As stated above mathematics can be categorized in to two parts.

(i) Pure Mathematics: 'Broadly speaking, pure mathematics is mathematics motivated entirely for reasons other than application. It is distinguished by its rigor, abstraction, and beauty. From the eighteenth century onwards, this was a recognized category of mathematical activity, sometimes characterized as speculative mathematics, and at variance with the trend towards meeting the needs of navigation, astronomy, physics, engineering, and so on'-Wikipedia

(ii) Applied mathematics: 'Applied mathematics considers the use of abstract mathematical tools in solving concrete problems in the sciences, business, and other areas. Applied mathematics has significant overlap with the discipline of statistics, whose theory is formulated mathematically, especially with probability theory. Statisticians (working as part of a research project) "create data that makes sense" with random sampling and with randomized experiments; the design of a statistical sample or experiment specifies the analysis of the data (before the data be available). When reconsidering data from experiments and samples or when analyzing data from observational studies, statisticians "make sense of the data" using the art of modeling and the theory of inference – with model selection and estimation; the estimated models and consequential predictions should be tested on new data' -Wikipedia

(b) Philosophy of mathematics

The philosophy of mathematics is the branch of philosophy that studies the philosophical assumptions, foundations, and implications of mathematics. The aim of the philosophy of mathematics is to provide an account of the nature and methodology of mathematics and to understand the place of mathematics in our lives. The logical and structural nature of mathematics itself makes this study both broad and unique among its philosophical counterparts. There are mainly three types of philosophy of mathematics referred as logistic school of thought, intuitionist school of thought and formalist school of thought whose brief description are presented below:

(i) Logicism: Logicism is the thesis that mathematics is reducible to logic, and hence nothing but a part of logic. All mathematical concepts are to be formulated in term of logical concept. All the theorem of mathematics is to be developed as theorems of logic. Gottlob Frege was the founder of logicism however Dedikind, Bertrand Russell, Whitehead have also given their contribution on school of logic. Every theorem is of the form logic. So logic is the fundamental bases of mathematics. Without logic mathematics is no more remains mathematics. Logicism holds that logic is the proper foundation of mathematics, and that all mathematical statements are necessary logical truths. For instance, the statement "If Socrates is a human, and every human is mortal, then Socrates is mortal" is a necessary logical truth. To the logicist, all mathematical statements are precisely of the same type; they are analytic truths, or tautologies. Logicism is just the claim that the theorems of mathematics are logically necessary or analytic. Logicism does not belive on formality, and mathematical discovery. If mathematics is a part of logic, then questions about mathematical objects reduce to questions about logical objects. But what, one might ask, are the objects of logical concepts? In this sense, logicism can be seen as shifting questions about the philosophy of mathematics to questions about logic without fully answering them.

(ii) Intuitionism: Intuitionism is the immediate apprehension with out intervention of any logical process of knowledge of mental perception.

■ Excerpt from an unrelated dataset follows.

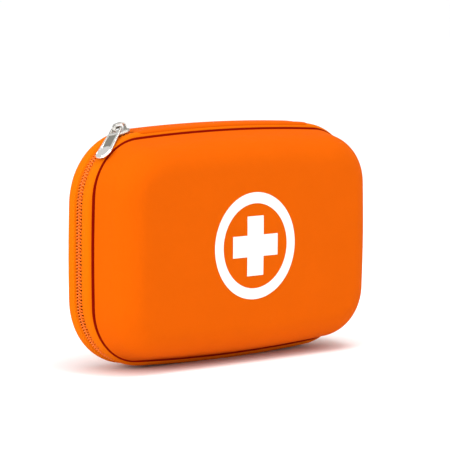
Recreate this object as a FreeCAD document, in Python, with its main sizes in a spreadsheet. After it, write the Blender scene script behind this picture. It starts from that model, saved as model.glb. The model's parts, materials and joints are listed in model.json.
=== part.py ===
import FreeCAD, Part
import os
import Sketcher
from math import sqrt, atan2, cos, sin, tan, radians, degrees, pi
from FreeCAD import Vector, Placement, Rotation

# First aid case: two moulded half shells joined by a fabric hinge along the top and closed by a zip.
# X runs along the width, -Y is the face with the badge, +Z is up; z = 0 is the underside of the rims.
os.makedirs("parts", exist_ok=True)
doc = FreeCAD.newDocument("FirstAidCase")
dims = doc.addObject("Spreadsheet::Sheet", "Dims")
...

Intuitionism is a philosophy of mathematics that was introduced by the Dutch mathematician L.E.J. Brouwer (1881–1966). Intuitionism is based on the idea that mathematics is a creation of the mind. The truth of a mathematical statement can only be conceived through mental construction that proves it to be true and the communication between mathematicians only serves as a means to create the same mental process in different minds. According as intuitionist philosopher mathematics is the production of human mind. From this school of thought we can say that mathematic is to be built solely by finite constrictive method on the intuitively given sequence of natural number. Thus Brouwer's intuitionism stands apart from other philosophies of mathematics; it is based on the awareness of time and the conviction that mathematics is a creation of the free mind, and it therefore is neither Platonism nor formalism. It is a form of constructivism, but only so in the wider sense, since many constructivists do not accept all the principles that Brouwer believed to be true. So intuitionism is no more like other philosophy of mathematics. It believes on the inner capacity of learner. How the individual perceive the knowledge is important than what they learn. Learning is the product of individuals mind.

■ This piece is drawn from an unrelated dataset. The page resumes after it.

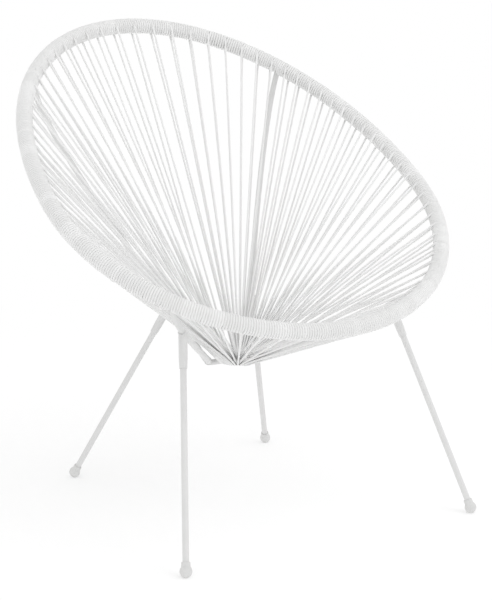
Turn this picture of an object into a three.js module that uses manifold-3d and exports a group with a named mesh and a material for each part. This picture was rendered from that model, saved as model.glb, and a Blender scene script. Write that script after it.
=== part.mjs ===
/**
 * Acapulco chair. An egg-shaped steel rim is wound with plastic cord all the way round. Seat cords run
 * from the rim to a small hub ring, in an inner and an outer layer. A bent steel cradle carries the back,
 * two stays carry the front, and four rod legs screw into sockets that are welded under them.
 * Millimetres, +Z up. The chair faces -Y, left and right are as seen from the front, and the floor is Z = 0.
 */
import * as THREE from 'three';
import { mergeVertices } from 'three/addons/utils/BufferGeometryUtils.js';
import Module from 'manifold-3d';

const wasm = await Module();
wasm.setup();

// Fits
const clearance = 0.3;
const threadClearance = 0.3;

// Rim, measured in its own tilted plane
const rimHalfWidth = 380;
const rimRearReach = 514;
const rimFrontReach = 359;
const rimMiddleHeight = 614;
const rimTiltDegrees = 33.25;
const rimTubeRadius = 10;
const rimStepsPerSide = 18;
const rimMeasureSteps = 1200;
const tubeSides = 10;

// Joints: where the left back one stands, as a share of a turn from the rim's right end, how many there are,
// and the bare length of rim on each side of one, where the winding stops for the welded rod
const firstJointShare = 0.375;
const jointCount = 4;
const jointGap = 8.5;

// Seat cords: how many out-and-back pairs each side of the rim holds, in how many fans they are grouped, and
// how much wider the pairs stand at the middle of the back
const cordRadius = 2.1;
const cordSides = 6;
const rowClearance = 0.35;
const backCordPairs = 17;
const sideCordPairs = 22;
const frontCordPairs = 17;
const backFans = 6;
const sideFans = 6;
const frontFans = 5;
const backSpreadShare = 0.1;
const cordTipDepth = 2.4;
const cordTipReach = 1.4;

// Hub
const hubForward = 39;
const hubHeight = 262;
const hubRingRadius = 31;
const hubRodRadius = 3.2;
const hubSegments = 32;
const hubRodSides = 8;
const hubOpeningDegrees = 80;
const hubOuterSteps = 8;
const hubInnerSteps = 4;
const hubFanSteps = 2;
const strapWidth = 14;
const strapThickness = 3;
const strapSeatDepth = 2.5;
const strapSeatReach = 3.5;
const lugWidth = 10;

// Cradle and stays
const rodRadius = 5.5;
const rodSides = 12;
const crossbarHalfWidth = 44;
const cradleBendLength = 12;
const cradlePull = new THREE.Vector3(68, 101, 166);
const cradleRimPull = 90;
const cradleSteps = 16;
const bendSteps = 5;
const stayPull = new THREE.Vector3(71, -135, 38);
const stayRimPull = 49;
const staySteps = 12;

// Legs, their sockets and their feet
const frontFootHalfSpread = 296;
const frontFootForward = 358;
const rearFootHalfSpread = 219;
const rearFootBack = 209.5;
const frontLegShare = 0.74;
const rearLegShare = 0.204;
const legRadius = 5.5;
const socketRadius = 7.5;
const socketLength = 62;
const mouthRadius = 6.7;
const mouthTaper = 18;
const bushDepth = 11;
const bushLength = 20;
const studRadius = 3;
const studLength = 34;
const studInset = 2;
const footBallRadius = 10.5;
const footFlatDrop = 9.5;
const footCollarRadius = 7.6;
const footCollarLength = 15;
const footFloorThickness = 2.5;
const roundSides = 12;
const ballSides = 16;
const ballSteps = 6;

// Colours and finishes
const looks = {
	cord: { color: '#e6e6e3', roughness: 0.42, metalness: 0 },
	frame: { color: '#e9e9e7', roughness: 0.5, metalness: 0 },
	foot: { color: '#dfdfdc', roughness: 0.55, metalness: 0 },
	zinc: { color: '#b4b7ba', roughness: 0.35, metalness: 0.9 },
};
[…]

(iii) Formalism: The formalist thesis is that mathematics is concerned with formal symbolic systems. If fact, mathematics is regarded as a collection of such abstract development, in which the terms are mere symbols and the statement are formulas involving these symbols are the ultimate base of mathematics. Formalism holds that mathematical statements may be thought of as statements about the consequences of certain string manipulation rules. A major early proponent of formalism was David Hilbert, whose program was intended to be a complete and consistent axiomatization of all of mathematics. Recently, some formalist mathematicians have proposed that all of our formal mathematical knowledge should be systematically encoded in computer-readable formats, so as to facilitate automated proof checking of mathematical proofs and the use of interactive theorem proving in the development of mathematical theories and computer software. Because of their close connection with computer science, this idea is also advocated by mathematical intuitionists and constructivists in the "computability" tradition (see below). It is usually said that formalist philosophy is the realist philosophy in present context. The intuitionism and logicism may not be sufficient of the learning of mathematics. To study about the geometry in class 10 the individual must study some basic knowledge about geometry in previous class. Every mathematical concept is in sequential form.